• Goal: Write out exactly the lines from the line with "color([0.62, 0.63, 0.65]) mirror([1, 0, 0])" through the line with "points = [vertex.co", both ends included, and no other line.

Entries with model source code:
★ ★ ★ ★ ★
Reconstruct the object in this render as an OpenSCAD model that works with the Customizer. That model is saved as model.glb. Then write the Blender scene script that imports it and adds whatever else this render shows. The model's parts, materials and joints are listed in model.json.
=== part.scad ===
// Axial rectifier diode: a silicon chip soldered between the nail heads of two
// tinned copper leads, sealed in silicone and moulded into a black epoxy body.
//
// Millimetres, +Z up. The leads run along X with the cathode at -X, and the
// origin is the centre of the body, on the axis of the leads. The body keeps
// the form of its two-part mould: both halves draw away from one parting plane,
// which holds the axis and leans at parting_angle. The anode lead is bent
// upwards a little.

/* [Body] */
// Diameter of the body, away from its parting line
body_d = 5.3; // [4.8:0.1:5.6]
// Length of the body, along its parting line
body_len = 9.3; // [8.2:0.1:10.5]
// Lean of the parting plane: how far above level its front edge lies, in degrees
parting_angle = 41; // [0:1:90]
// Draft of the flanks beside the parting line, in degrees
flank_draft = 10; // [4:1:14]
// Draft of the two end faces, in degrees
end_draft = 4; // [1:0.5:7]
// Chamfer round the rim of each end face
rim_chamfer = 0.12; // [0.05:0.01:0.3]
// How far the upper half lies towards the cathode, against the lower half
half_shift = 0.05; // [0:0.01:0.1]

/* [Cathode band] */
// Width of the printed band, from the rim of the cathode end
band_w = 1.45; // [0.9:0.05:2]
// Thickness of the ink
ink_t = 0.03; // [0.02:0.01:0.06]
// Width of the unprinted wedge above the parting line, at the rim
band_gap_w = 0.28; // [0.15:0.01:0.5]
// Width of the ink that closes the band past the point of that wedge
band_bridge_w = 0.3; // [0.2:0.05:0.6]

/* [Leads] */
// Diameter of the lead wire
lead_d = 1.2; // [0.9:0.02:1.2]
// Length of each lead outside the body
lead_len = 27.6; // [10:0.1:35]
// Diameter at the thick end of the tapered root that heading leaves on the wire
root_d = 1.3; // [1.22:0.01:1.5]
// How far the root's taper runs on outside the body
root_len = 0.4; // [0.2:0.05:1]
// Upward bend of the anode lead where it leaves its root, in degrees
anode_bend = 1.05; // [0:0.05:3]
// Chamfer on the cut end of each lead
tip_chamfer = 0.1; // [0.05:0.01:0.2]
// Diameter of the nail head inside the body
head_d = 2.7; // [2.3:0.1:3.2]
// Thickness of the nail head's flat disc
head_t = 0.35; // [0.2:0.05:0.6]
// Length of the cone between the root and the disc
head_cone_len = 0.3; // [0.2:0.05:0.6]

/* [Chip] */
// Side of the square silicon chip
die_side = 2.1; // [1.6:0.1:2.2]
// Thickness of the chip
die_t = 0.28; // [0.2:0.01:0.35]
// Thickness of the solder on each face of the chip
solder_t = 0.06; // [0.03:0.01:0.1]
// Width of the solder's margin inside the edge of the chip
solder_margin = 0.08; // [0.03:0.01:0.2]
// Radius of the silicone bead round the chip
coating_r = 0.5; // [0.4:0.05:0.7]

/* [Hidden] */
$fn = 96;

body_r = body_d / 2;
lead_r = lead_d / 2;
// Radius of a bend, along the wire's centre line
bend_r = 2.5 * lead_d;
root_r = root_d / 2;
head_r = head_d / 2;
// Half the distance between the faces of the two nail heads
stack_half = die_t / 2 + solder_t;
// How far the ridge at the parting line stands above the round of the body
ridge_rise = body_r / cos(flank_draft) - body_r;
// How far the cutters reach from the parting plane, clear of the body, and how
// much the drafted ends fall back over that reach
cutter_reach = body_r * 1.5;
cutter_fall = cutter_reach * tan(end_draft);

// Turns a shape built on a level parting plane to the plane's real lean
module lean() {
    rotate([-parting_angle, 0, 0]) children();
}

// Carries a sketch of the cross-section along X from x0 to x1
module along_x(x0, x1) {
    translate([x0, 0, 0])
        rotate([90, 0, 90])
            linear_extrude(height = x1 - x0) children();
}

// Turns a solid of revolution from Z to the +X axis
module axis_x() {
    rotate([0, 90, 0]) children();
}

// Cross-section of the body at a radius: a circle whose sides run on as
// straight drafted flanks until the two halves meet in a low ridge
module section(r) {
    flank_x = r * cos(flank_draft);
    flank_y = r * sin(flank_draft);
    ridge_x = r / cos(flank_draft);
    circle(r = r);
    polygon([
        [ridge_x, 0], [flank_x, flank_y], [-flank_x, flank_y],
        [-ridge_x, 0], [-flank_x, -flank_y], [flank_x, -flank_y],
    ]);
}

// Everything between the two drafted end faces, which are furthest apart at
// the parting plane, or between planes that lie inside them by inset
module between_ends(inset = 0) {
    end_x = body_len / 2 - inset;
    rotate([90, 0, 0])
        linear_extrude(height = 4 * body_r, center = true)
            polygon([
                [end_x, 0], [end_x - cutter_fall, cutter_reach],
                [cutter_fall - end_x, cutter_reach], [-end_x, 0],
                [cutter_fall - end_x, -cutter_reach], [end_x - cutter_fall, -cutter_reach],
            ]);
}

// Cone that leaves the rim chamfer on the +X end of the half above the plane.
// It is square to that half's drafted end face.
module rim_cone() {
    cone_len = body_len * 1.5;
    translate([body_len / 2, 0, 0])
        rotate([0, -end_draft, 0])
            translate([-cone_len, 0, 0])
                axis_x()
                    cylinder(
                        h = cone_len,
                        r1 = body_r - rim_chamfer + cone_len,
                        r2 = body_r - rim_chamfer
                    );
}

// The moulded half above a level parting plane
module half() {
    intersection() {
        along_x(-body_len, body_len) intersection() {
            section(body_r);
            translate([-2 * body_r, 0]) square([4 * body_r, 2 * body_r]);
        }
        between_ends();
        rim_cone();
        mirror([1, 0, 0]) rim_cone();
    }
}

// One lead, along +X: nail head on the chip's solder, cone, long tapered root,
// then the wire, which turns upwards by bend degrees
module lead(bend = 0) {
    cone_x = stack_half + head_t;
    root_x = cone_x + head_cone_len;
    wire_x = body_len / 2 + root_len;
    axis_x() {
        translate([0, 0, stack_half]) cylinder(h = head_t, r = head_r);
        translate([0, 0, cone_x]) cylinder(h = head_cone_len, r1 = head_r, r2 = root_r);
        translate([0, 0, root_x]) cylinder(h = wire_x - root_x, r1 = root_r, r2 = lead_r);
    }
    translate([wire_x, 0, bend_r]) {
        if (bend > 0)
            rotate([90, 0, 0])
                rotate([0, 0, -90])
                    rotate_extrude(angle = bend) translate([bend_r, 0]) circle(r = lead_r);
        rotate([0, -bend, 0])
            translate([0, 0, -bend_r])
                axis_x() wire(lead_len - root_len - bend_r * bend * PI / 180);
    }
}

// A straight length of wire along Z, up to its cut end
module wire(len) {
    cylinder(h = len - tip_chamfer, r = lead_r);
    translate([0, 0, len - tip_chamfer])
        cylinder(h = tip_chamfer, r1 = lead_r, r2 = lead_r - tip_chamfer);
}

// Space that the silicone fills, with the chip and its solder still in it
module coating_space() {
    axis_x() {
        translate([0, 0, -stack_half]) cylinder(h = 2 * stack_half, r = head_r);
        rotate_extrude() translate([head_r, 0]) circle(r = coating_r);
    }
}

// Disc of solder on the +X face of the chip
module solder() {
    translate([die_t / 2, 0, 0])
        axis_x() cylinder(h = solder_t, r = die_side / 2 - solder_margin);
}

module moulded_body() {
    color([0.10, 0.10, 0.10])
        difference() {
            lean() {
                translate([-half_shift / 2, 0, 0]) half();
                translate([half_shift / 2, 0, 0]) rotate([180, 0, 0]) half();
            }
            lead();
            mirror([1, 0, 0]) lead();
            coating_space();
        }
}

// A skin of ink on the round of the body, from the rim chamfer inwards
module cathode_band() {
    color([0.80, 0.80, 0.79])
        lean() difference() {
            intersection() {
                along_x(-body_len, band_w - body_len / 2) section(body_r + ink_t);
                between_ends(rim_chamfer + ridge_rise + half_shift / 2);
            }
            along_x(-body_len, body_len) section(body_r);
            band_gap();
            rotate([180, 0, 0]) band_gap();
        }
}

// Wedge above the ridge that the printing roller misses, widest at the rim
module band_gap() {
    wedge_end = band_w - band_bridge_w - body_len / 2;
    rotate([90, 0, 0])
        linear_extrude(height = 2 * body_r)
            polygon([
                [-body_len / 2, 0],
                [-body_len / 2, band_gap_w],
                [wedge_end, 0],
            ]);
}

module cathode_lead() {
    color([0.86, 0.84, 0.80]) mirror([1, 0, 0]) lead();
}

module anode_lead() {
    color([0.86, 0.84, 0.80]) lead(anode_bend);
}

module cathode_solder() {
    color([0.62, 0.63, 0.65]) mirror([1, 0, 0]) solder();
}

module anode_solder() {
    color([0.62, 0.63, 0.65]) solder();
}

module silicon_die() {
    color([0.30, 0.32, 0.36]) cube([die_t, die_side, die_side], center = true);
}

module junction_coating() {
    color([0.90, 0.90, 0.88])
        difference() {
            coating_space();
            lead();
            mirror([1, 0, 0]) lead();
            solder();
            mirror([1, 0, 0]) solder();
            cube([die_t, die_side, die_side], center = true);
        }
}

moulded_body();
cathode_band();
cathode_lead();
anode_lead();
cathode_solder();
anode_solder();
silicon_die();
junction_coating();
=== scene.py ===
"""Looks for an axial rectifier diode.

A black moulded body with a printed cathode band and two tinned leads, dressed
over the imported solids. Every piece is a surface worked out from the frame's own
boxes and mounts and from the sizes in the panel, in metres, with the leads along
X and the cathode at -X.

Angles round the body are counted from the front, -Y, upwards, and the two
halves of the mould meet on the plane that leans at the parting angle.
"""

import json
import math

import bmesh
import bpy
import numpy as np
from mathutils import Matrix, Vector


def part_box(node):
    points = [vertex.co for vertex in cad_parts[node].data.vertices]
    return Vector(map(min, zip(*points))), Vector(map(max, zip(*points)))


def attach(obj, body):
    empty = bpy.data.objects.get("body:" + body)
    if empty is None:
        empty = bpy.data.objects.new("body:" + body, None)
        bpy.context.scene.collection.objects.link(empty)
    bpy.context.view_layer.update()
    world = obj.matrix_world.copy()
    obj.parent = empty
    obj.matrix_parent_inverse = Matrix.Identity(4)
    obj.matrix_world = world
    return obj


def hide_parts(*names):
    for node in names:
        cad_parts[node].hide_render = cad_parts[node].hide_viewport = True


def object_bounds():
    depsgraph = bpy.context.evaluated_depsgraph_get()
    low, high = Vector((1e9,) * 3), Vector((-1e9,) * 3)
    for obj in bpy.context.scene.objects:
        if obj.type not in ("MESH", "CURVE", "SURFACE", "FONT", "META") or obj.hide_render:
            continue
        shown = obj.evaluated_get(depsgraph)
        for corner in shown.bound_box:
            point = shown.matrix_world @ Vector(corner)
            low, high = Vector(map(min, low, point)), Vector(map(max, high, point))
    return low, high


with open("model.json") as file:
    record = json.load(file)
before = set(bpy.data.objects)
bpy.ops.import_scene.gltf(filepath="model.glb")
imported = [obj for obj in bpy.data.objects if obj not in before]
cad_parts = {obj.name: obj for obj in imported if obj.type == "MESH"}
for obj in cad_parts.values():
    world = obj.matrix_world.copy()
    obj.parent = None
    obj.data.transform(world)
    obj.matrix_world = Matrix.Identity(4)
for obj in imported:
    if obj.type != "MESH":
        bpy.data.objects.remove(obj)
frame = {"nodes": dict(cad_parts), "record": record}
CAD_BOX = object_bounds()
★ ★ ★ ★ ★
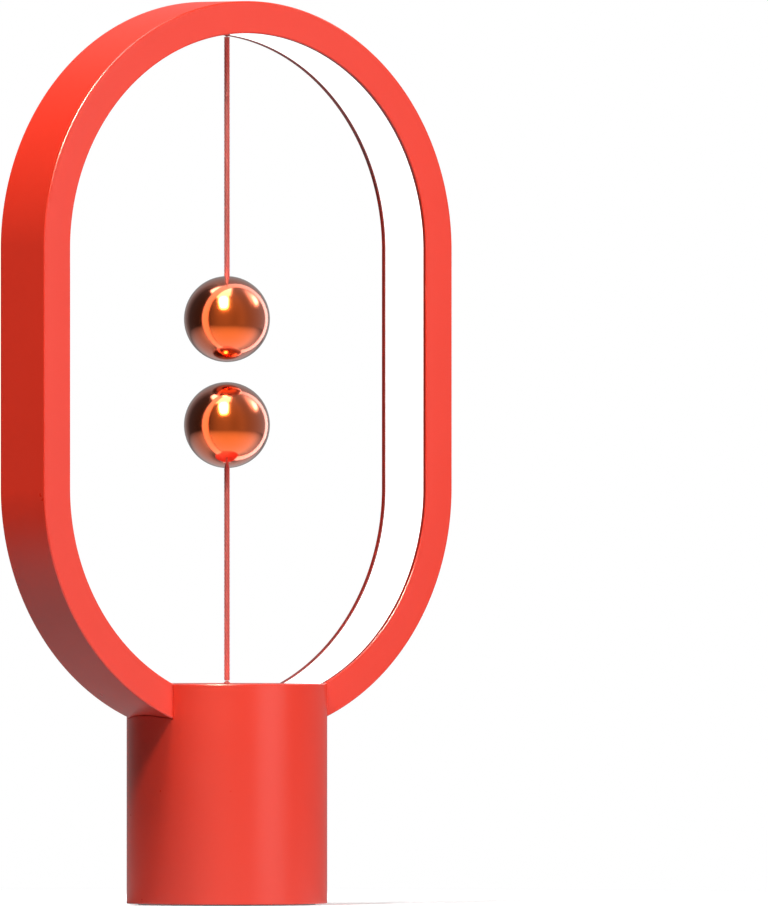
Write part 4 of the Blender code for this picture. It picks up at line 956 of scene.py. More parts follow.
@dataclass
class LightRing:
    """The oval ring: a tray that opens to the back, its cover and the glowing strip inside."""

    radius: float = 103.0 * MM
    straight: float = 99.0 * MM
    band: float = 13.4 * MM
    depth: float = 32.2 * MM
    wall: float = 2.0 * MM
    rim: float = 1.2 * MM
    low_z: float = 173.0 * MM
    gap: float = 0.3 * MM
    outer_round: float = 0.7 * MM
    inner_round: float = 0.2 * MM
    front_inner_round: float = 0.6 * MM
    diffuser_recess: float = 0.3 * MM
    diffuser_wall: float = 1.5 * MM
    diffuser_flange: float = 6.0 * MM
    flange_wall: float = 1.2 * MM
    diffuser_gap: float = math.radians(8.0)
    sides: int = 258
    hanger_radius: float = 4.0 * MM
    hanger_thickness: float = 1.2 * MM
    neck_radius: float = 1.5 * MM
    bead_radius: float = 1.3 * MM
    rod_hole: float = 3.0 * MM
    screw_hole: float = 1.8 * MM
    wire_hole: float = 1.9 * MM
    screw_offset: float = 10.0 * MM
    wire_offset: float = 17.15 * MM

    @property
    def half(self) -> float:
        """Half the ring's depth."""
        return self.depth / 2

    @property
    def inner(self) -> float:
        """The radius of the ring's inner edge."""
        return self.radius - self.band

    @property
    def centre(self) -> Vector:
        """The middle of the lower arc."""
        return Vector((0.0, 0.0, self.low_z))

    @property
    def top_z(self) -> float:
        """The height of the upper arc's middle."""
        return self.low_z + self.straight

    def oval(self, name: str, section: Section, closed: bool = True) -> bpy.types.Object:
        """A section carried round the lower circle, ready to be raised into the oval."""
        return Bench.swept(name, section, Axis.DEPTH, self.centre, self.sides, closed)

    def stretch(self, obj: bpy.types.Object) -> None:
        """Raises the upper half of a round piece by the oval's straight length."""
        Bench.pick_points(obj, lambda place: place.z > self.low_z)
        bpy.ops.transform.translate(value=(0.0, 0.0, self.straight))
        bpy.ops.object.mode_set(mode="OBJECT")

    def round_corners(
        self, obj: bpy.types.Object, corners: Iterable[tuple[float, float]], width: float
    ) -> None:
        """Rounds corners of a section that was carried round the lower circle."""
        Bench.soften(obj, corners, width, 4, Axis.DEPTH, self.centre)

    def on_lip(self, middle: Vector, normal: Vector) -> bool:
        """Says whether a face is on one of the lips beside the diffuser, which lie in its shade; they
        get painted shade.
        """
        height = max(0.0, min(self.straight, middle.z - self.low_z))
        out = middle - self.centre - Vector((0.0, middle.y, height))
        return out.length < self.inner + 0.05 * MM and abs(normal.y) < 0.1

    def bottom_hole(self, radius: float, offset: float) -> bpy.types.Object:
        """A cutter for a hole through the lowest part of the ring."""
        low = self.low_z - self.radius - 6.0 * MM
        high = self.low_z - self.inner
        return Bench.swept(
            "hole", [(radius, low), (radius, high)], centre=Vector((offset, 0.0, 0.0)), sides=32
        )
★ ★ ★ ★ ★
• Result of this exercise:
    color([0.62, 0.63, 0.65]) mirror([1, 0, 0]) solder();
}

module anode_solder() {
    color([0.62, 0.63, 0.65]) solder();
}

module silicon_die() {
    color([0.30, 0.32, 0.36]) cube([die_t, die_side, die_side], center = true);
}

module junction_coating() {
    color([0.90, 0.90, 0.88])
        difference() {
            coating_space();
            lead();
            mirror([1, 0, 0]) lead();
            solder();
            mirror([1, 0, 0]) solder();
            cube([die_t, die_side, die_side], center = true);
        }
}

moulded_body();
cathode_band();
cathode_lead();
anode_lead();
cathode_solder();
anode_solder();
silicon_die();
junction_coating();
=== scene.py ===
"""Looks for an axial rectifier diode.

A black moulded body with a printed cathode band and two tinned leads, dressed
over the imported solids. Every piece is a surface worked out from the frame's own
boxes and mounts and from the sizes in the panel, in metres, with the leads along
X and the cathode at -X.

Angles round the body are counted from the front, -Y, upwards, and the two
halves of the mould meet on the plane that leans at the parting angle.
"""

import json
import math

import bmesh
import bpy
import numpy as np
from mathutils import Matrix, Vector


def part_box(node):
    points = [vertex.co for vertex in cad_parts[node].data.vertices]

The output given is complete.